| EXERCISE OBJECTIVE |
Report, word for word, every line of the material that contains "piece".

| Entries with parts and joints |

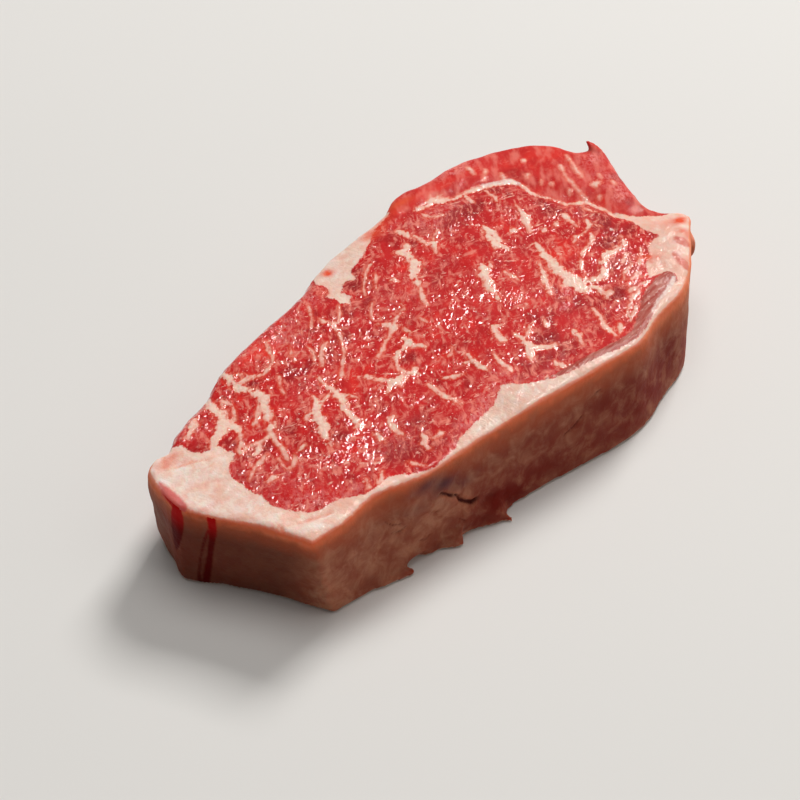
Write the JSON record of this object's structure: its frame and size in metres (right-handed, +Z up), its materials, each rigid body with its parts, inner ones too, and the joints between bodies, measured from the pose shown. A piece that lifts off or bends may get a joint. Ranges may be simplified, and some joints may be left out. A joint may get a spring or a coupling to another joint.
{
  "type": "raw sirloin steak",
  "caption": "Thick slice of raw marbled beef with a fat cap along one side, lying flat on a cut face.",
  "frame": {"origin": "on the resting face, under the middle of the bounding box", "axes": "+X along the steak from the narrow tail end to the wide chine end, -Y out of the fat cap, +Z up through the slice"},
  "size_m": [0.2, 0.11, 0.031],
  "materials": {
    "raw_beef": "moist, soft, marbled lean with a cream fat cap"
  },
  "bodies": {
    "root": {"steak": "raw_beef"}
  },
  "joints": []
}
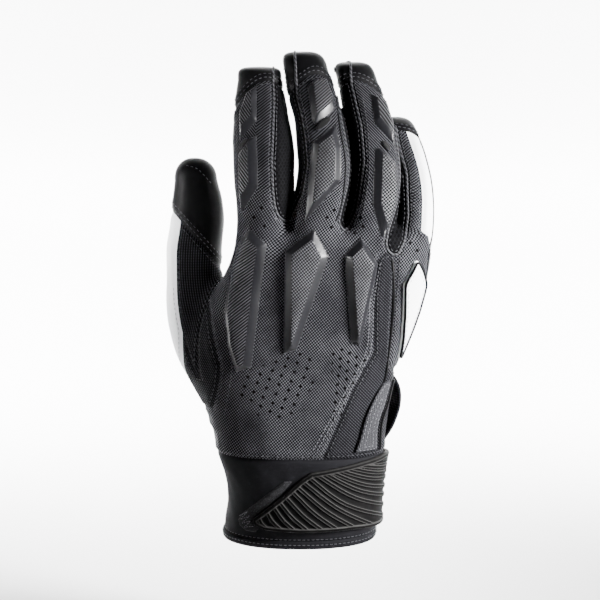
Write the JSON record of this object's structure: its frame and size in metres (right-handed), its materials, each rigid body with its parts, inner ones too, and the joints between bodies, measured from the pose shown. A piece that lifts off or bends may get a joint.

| CORRECT RESULT |
Write the JSON record of this object's structure: its frame and size in metres (right-handed, +Z up), its materials, each rigid body with its parts, inner ones too, and the joints between bodies, measured from the pose shown. A piece that lifts off or bends may get a joint. Ranges may be simplified, and some joints may be left out. A joint may get a spring or a coupling to another joint.
Write the JSON record of this object's structure: its frame and size in metres (right-handed), its materials, each rigid body with its parts, inner ones too, and the joints between bodies, measured from the pose shown. A piece that lifts off or bends may get a joint.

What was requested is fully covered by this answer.